● **Exercise aim**: Each record below is to be reproduced without any change.

Modeling code records:

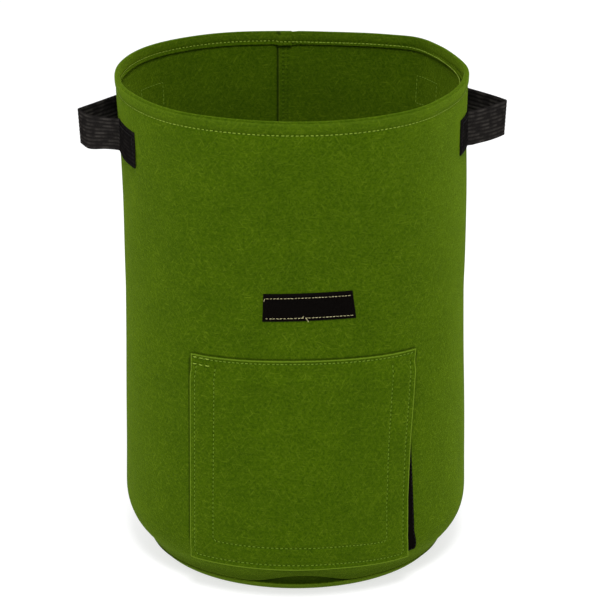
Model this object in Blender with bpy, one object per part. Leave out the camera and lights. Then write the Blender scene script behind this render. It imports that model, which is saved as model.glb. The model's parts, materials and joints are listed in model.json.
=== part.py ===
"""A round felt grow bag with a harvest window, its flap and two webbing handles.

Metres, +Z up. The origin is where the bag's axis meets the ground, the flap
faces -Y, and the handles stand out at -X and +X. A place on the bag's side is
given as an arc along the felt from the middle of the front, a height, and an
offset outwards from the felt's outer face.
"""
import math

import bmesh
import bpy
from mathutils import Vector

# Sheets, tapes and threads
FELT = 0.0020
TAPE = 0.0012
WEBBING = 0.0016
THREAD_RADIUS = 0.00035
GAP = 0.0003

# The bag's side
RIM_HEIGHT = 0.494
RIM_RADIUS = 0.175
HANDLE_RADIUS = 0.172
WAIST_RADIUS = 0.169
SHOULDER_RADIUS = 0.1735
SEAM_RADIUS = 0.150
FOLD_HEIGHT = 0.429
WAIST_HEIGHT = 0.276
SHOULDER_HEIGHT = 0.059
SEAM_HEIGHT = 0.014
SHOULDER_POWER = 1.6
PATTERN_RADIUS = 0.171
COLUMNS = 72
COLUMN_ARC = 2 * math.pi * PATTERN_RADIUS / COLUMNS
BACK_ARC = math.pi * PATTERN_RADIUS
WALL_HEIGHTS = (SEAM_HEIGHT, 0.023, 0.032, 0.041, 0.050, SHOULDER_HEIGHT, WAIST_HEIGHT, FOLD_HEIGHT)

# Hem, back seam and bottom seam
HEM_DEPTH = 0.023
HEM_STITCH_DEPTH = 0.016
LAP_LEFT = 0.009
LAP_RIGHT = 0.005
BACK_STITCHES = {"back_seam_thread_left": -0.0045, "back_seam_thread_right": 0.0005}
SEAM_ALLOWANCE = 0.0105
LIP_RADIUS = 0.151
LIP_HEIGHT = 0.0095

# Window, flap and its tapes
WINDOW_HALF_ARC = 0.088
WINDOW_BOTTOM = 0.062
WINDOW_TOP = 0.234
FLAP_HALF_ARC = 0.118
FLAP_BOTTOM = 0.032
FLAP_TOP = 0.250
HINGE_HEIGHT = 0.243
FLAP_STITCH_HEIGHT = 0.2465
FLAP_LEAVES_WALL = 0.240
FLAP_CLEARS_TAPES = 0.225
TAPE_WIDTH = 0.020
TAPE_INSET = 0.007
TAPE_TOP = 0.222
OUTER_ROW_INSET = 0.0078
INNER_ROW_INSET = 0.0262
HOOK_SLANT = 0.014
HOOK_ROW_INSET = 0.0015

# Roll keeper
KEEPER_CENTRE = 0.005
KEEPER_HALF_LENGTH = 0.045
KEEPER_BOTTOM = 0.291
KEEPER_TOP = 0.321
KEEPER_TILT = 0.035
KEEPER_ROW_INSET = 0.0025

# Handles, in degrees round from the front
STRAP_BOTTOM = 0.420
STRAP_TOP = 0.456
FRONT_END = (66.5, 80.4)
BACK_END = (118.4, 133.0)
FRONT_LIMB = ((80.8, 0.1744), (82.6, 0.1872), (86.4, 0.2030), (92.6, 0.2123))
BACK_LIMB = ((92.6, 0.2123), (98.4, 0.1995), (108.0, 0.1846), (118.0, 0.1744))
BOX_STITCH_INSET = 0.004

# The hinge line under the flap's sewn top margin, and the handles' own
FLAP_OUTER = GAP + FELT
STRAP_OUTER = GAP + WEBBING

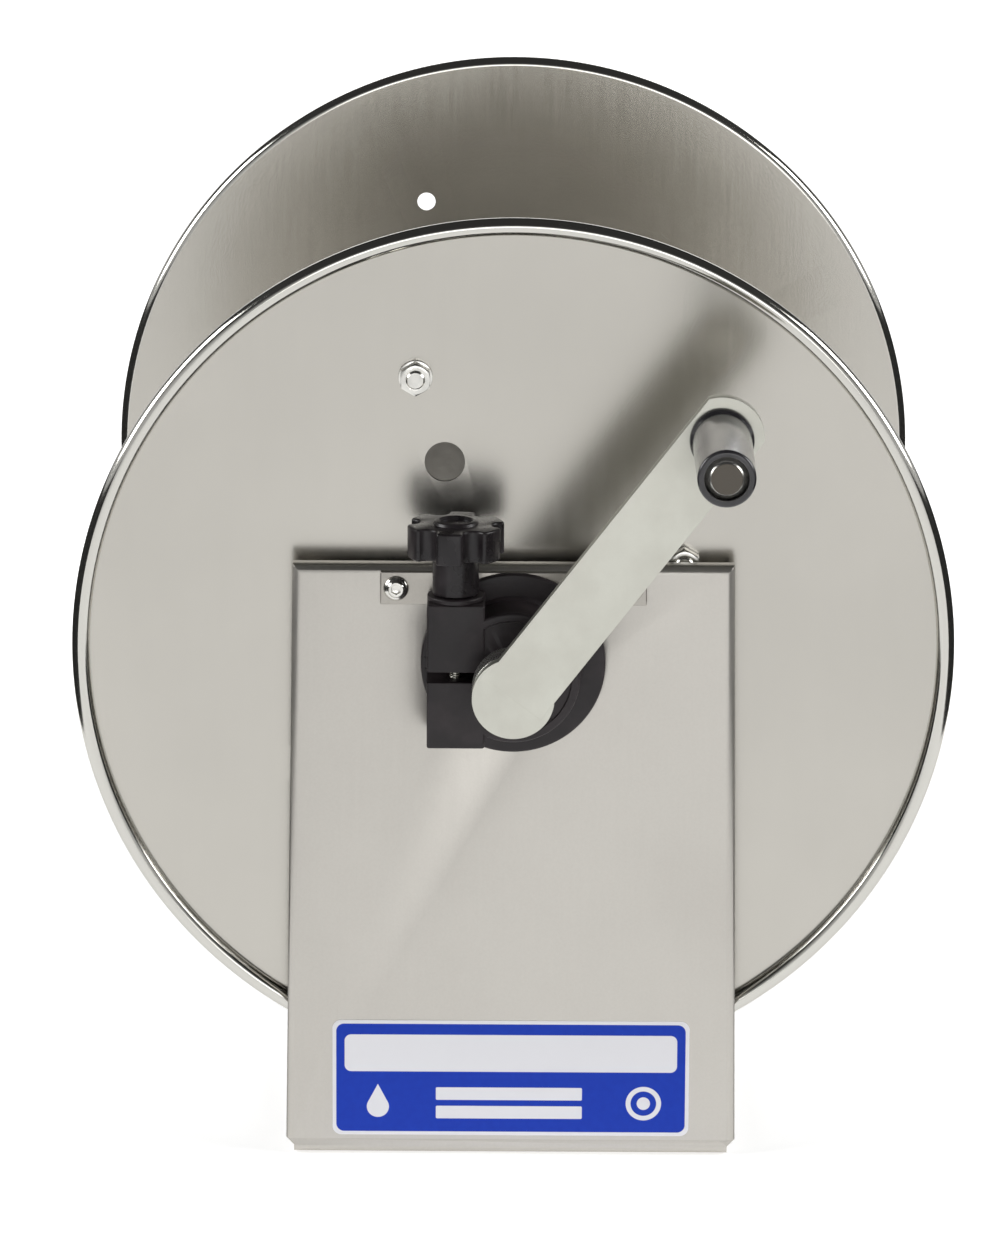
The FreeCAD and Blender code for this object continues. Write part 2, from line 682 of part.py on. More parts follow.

● **Reply**:
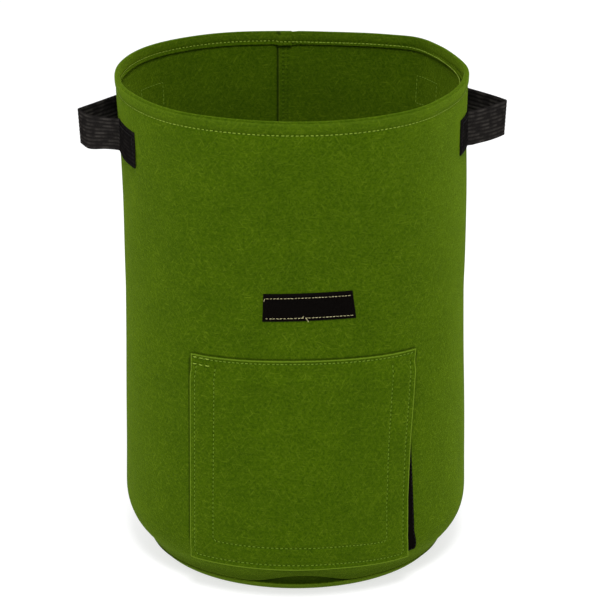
Model this object in Blender with bpy, one object per part. Leave out the camera and lights. Then write the Blender scene script behind this render. It imports that model, which is saved as model.glb. The model's parts, materials and joints are listed in model.json.
=== part.py ===
"""A round felt grow bag with a harvest window, its flap and two webbing handles.

Metres, +Z up. The origin is where the bag's axis meets the ground, the flap
faces -Y, and the handles stand out at -X and +X. A place on the bag's side is
given as an arc along the felt from the middle of the front, a height, and an
offset outwards from the felt's outer face.
"""
import math

import bmesh
import bpy
from mathutils import Vector

# Sheets, tapes and threads
FELT = 0.0020
TAPE = 0.0012
WEBBING = 0.0016
THREAD_RADIUS = 0.00035
GAP = 0.0003

# The bag's side
RIM_HEIGHT = 0.494
RIM_RADIUS = 0.175
HANDLE_RADIUS = 0.172
WAIST_RADIUS = 0.169
SHOULDER_RADIUS = 0.1735
SEAM_RADIUS = 0.150
FOLD_HEIGHT = 0.429
WAIST_HEIGHT = 0.276
SHOULDER_HEIGHT = 0.059
SEAM_HEIGHT = 0.014
SHOULDER_POWER = 1.6
PATTERN_RADIUS = 0.171
COLUMNS = 72
COLUMN_ARC = 2 * math.pi * PATTERN_RADIUS / COLUMNS
BACK_ARC = math.pi * PATTERN_RADIUS
WALL_HEIGHTS = (SEAM_HEIGHT, 0.023, 0.032, 0.041, 0.050, SHOULDER_HEIGHT, WAIST_HEIGHT, FOLD_HEIGHT)

# Hem, back seam and bottom seam
HEM_DEPTH = 0.023
HEM_STITCH_DEPTH = 0.016
LAP_LEFT = 0.009
LAP_RIGHT = 0.005
BACK_STITCHES = {"back_seam_thread_left": -0.0045, "back_seam_thread_right": 0.0005}
SEAM_ALLOWANCE = 0.0105
LIP_RADIUS = 0.151
LIP_HEIGHT = 0.0095

# Window, flap and its tapes
WINDOW_HALF_ARC = 0.088
WINDOW_BOTTOM = 0.062
WINDOW_TOP = 0.234
FLAP_HALF_ARC = 0.118
FLAP_BOTTOM = 0.032
FLAP_TOP = 0.250
HINGE_HEIGHT = 0.243
FLAP_STITCH_HEIGHT = 0.2465
FLAP_LEAVES_WALL = 0.240
FLAP_CLEARS_TAPES = 0.225
TAPE_WIDTH = 0.020
TAPE_INSET = 0.007
TAPE_TOP = 0.222
OUTER_ROW_INSET = 0.0078
INNER_ROW_INSET = 0.0262
HOOK_SLANT = 0.014
HOOK_ROW_INSET = 0.0015

# Roll keeper
KEEPER_CENTRE = 0.005
KEEPER_HALF_LENGTH = 0.045
KEEPER_BOTTOM = 0.291
KEEPER_TOP = 0.321
KEEPER_TILT = 0.035
KEEPER_ROW_INSET = 0.0025

# Handles, in degrees round from the front
STRAP_BOTTOM = 0.420
STRAP_TOP = 0.456
FRONT_END = (66.5, 80.4)
BACK_END = (118.4, 133.0)
FRONT_LIMB = ((80.8, 0.1744), (82.6, 0.1872), (86.4, 0.2030), (92.6, 0.2123))
BACK_LIMB = ((92.6, 0.2123), (98.4, 0.1995), (108.0, 0.1846), (118.0, 0.1744))
BOX_STITCH_INSET = 0.004

# The hinge line under the flap's sewn top margin, and the handles' own
FLAP_OUTER = GAP + FELT
STRAP_OUTER = GAP + WEBBING

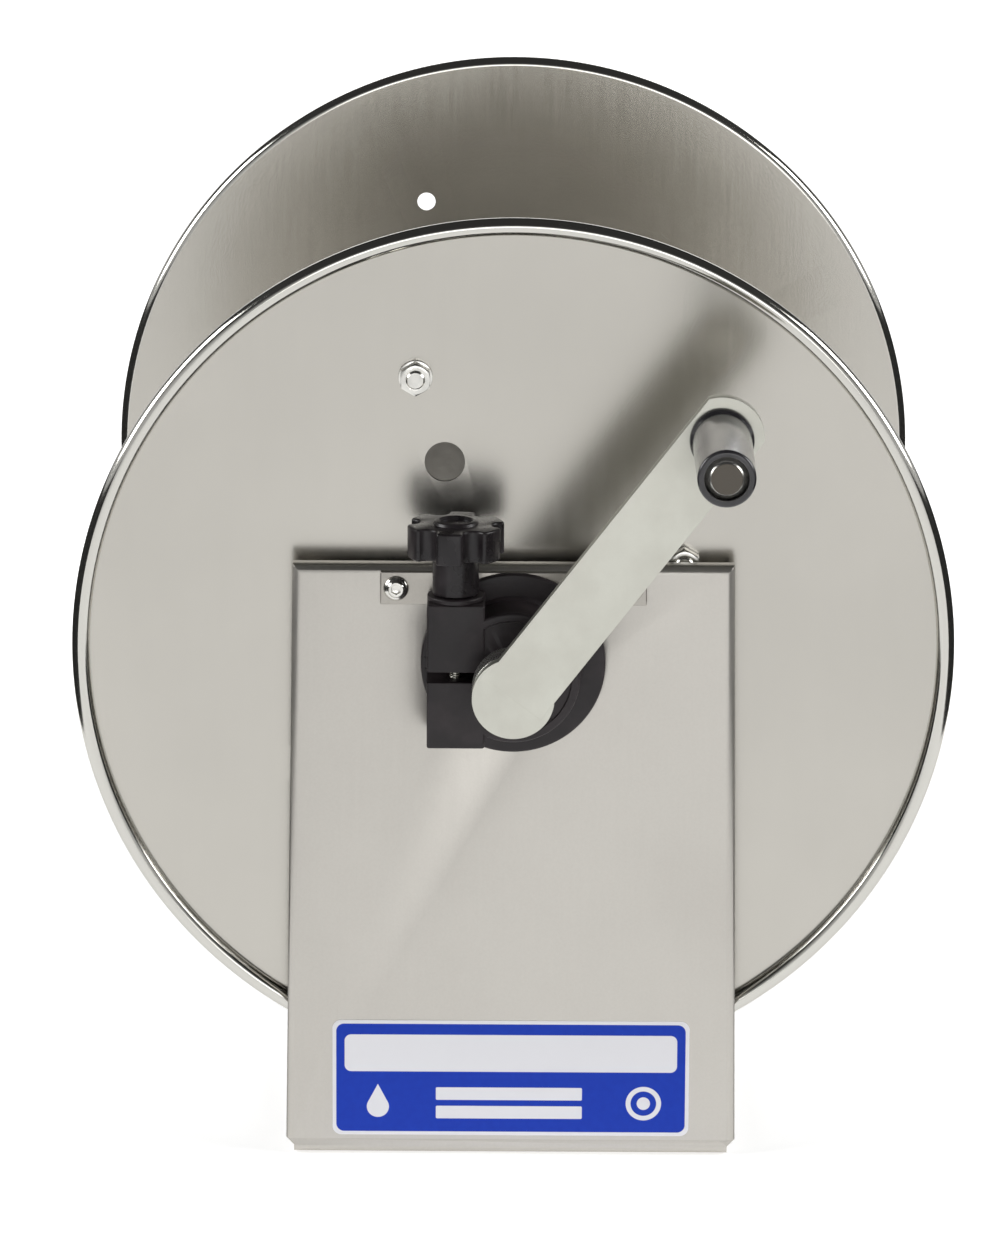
The FreeCAD and Blender code for this object continues. Write part 2, from line 682 of part.py on. More parts follow.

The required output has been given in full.